* begin Data extract *

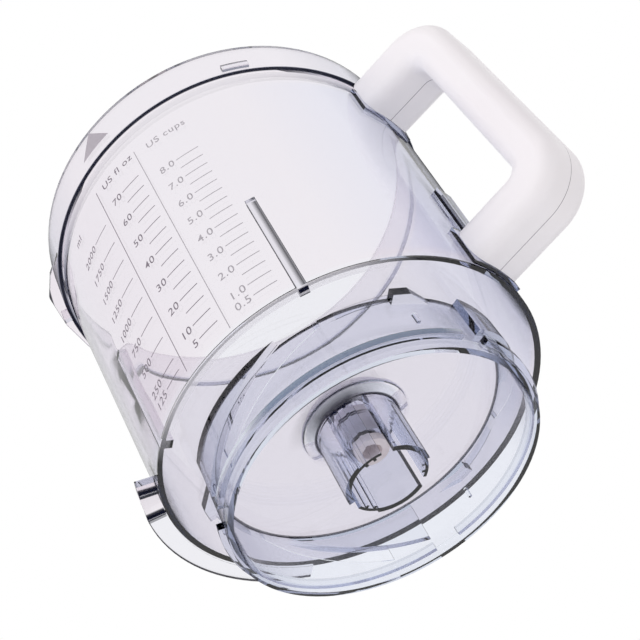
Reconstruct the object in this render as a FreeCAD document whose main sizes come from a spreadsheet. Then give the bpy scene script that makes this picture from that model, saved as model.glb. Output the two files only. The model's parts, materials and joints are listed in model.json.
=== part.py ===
import FreeCAD, Part
import os
import re
import Sketcher

# Food processor bowl, in millimetres, +Z up.
# The origin is on the bowl's axis, at the foot of the ring that sits in the power unit.
# The handle is along +X. The lid side of the bowl is up.

SIZES = {
    # ring under the floor, which drops over the power unit
    "ring_radius": 64.0,
    "ring_height": 30.0,
    "ring_wall": 2.4,
    "ring_step": 0.6,
    # wall of the bowl, as a cone that widens towards the lid
    "foot_radius": 81.3,
    "wall_lean": 5.9,
    "wall_height": 126.0,
    "wall": 2.4,
    "floor_wall": 2.4,
    # collar that the lid plugs into
    "collar_step": 2.6,
    "neck_height": 5.6,
    "collar_height": 19.8,
    "collar_wall": 2.3,
    # raised boss in the middle of the floor, with the hub under it
    "boss_radius": 20.5,
    "boss_height": 7.5,
    "hub_radius": 17.6,
    "hub_wall": 2.4,
    "hub_foot_gap": 0.6,
    "lobe_start": 320.0,
    "slot_sweep": 17.0,
    "panel_sweep": 35.0,
    "panel_step": 1.0,
    "spline_sweep": 5.0,
    "spline_depth": 1.3,
    # bush that the drive spindle runs in
    "bush_radius": 7.2,
    "bush_bore": 4.0,
    "bush_foot_z": 15.6,
    "bush_collar": 9.0,
    "bush_collar_height": 1.8,
    "bush_seat_wall": 2.2,
    "bush_seat_z": 19.0,
    "bush_clearance": 0.05,
    # bayonet tracks on the ring, three alike, each starting at track_start
    "track_start": 232.0,
    "track_reach": 2.3,
    "shelf_sweep": 110.0,
    "shelf_z": 4.9,
    "shelf_thick": 3.1,
    "ramp_sweep": 53.0,
    "ramp_z": 11.4,
    "ramp_rise": 18.6,
    "groove_delay": 16.0,
    "groove_sweep": 52.0,
    "groove_z": 8.6,
    "groove_width": 8.2,
    "groove_depth": 0.7,
    "cam_delay": 66.0,
    "cam_sweep": 28.0,
    "cam_reach": 1.5,
    "cam_thick": 3.6,
    "catch_delay": 93.0,
    "catch_sweep": 6.0,
    "catch_reach": 4.0,
    "catch_thick": 4.0,
    "catch_slope_sweep": 10.0,
    "nub_delay": 97.5,
    "nub_sweep": 1.2,
    "nub_reach": 0.7,
    "nub_z": 14.5,
    "nub_height": 4.7,
    # stirring ribs inside the wall
    "rib_angle": 240.0,
    "rib_step": 60.0,
    "rib_width": 4.0,
    "rib_depth": 3.0,
    "rib_height": 55.0,
    # lid catch on the collar, away from the handle
    "lid_lug_start": 195.0,
    "lid_lug_sweep": 45.0,
    "lid_lug_reach": 5.6,
    "lid_lug_lift": 0.3,
    "lid_lug_thick": 2.0,
    "lid_lug_height": 9.0,
    "web_sweep": 1.4,
    # small stop on the collar
    "stop_angle": 311.5,
    "stop_sweep": 7.5,
    "stop_reach": 1.6,
    "stop_height": 3.2,
    "stop_lift": 1.4,
    # shelf and latch box at the foot of the wall, away from the handle
    "foot_shelf_start": 150.0,
    "foot_shelf_sweep": 63.0,
    "foot_shelf_reach": 7.7,
    "foot_shelf_thick": 2.2,
    "foot_shelf_lift": 0.3,
    "latch_sweep": 11.0,
    "latch_height": 8.0,
    # handle, a loop in two halves that meet on the plane Y = 0
    "handle_width": 29.2,
    "handle_round": 7.0,
    "handle_shell": 3.0,
    "handle_reach": 51.9,
    "handle_lean": 1.2,
    "grip_depth": 18.6,
    "upper_arm_below_neck": 4.2,
    "upper_arm_drop": 3.2,
    "upper_arm_height": 22.2,
    "lower_arm_above_floor": 11.8,
    "lower_arm_height": 19.0,
    "handle_corner": 22.0,
    "handle_inner_corner": 5.0,
    "handle_gap": 0.25,
    "pad_thick": 1.6,
    "pad_margin": 0.8,
    "pad_sweep": 20.4,
    # tongues on the bowl that the handle halves clamp, and the screws through them
    "tongue_reach": 21.0,
    "tongue_height": 10.5,
    "tongue_thick": 5.0,
    "tongue_gap": 0.3,
    "screw_radius": 1.75,
    "screw_head_radius": 3.3,
    "screw_head_height": 2.4,
    "screw_recess": 2.0,
    "screw_length": 19.5,
    "screw_point": 2.0,
    "screw_clearance": 0.25,
    "thread_clearance": 0.05,
    "cross_width": 1.1,
    "cross_length": 3.6,
    "cross_depth": 1.4,
    "screw_inset": 10.0,
    "post_radius": 4.4,
    "spine_width": 9.0,
    "spine_reach": 2.2,
    "spine_top": 84.0,
    # places that follow from the sizes above
    "neck_radius": "=foot_radius + wall_lean",
    "neck_z": "=ring_height + wall_height",
    "collar_radius": "=neck_radius + collar_step",
    "collar_z": "=neck_z + neck_height",
    "rim_z": "=collar_z + collar_height",
    "wall_slope": "=wall_lean / wall_height",
    "floor_top": "=ring_height + floor_wall",
    "boss_top": "=floor_top + boss_height",
    "boss_round": "=boss_height * 0.45",
    "boss_foot_round": "=boss_height * 0.5",
    "handle_out": "=foot_radius + handle_reach",
    "upper_arm_z": "=neck_z - upper_arm_below_neck",
    "lower_arm_z": "=ring_height + lower_arm_above_floor",
    "screw_seat": "=handle_width / 2 - screw_recess - screw_head_height",
}

doc = FreeCAD.newDocument("bowl")
sheet = doc.addObject("Spreadsheet::Sheet", "sizes")
for row, (alias, size) in enumerate(SIZES.items(), start=1):
    sheet.set("A%d" % row, alias)
    sheet.set("B%d" % row, str(size))
    sheet.setAlias("B%d" % row, alias)
doc.recompute()


def bound(formula):
    """A formula in the sheet's names, written the way an expression needs it."""
    return re.sub(r"[a-z]\w*", lambda word: "sizes." + word[0] if word[0] in SIZES else word[0], formula)


def number(formula):
    """What a formula in the sheet's names comes to now."""
    found = sheet.evalExpression(re.sub(r"sizes\.", "", bound(formula)))
    return float(getattr(found, "Value", found))


def bind(thing, **sizes):
    """Tie properties of an object to formulas in the sheet's names."""
    for name, formula in sizes.items():
        thing.setExpression(name, bound(formula))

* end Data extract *

• [Goal] From the first line above through the line that contains "# The handle", quote each line exactly. Output nothing more.

• [Response]
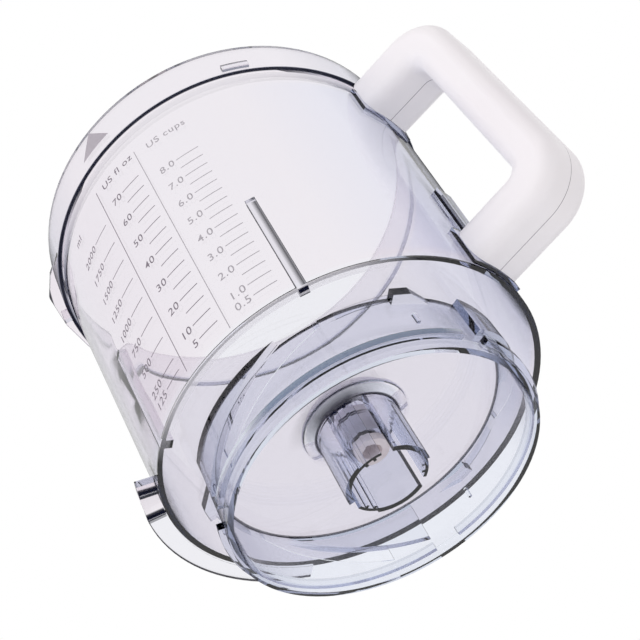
Reconstruct the object in this render as a FreeCAD document whose main sizes come from a spreadsheet. Then give the bpy scene script that makes this picture from that model, saved as model.glb. Output the two files only. The model's parts, materials and joints are listed in model.json.
=== part.py ===
import FreeCAD, Part
import os
import re
import Sketcher

# Food processor bowl, in millimetres, +Z up.
# The origin is on the bowl's axis, at the foot of the ring that sits in the power unit.
# The handle is along +X. The lid side of the bowl is up.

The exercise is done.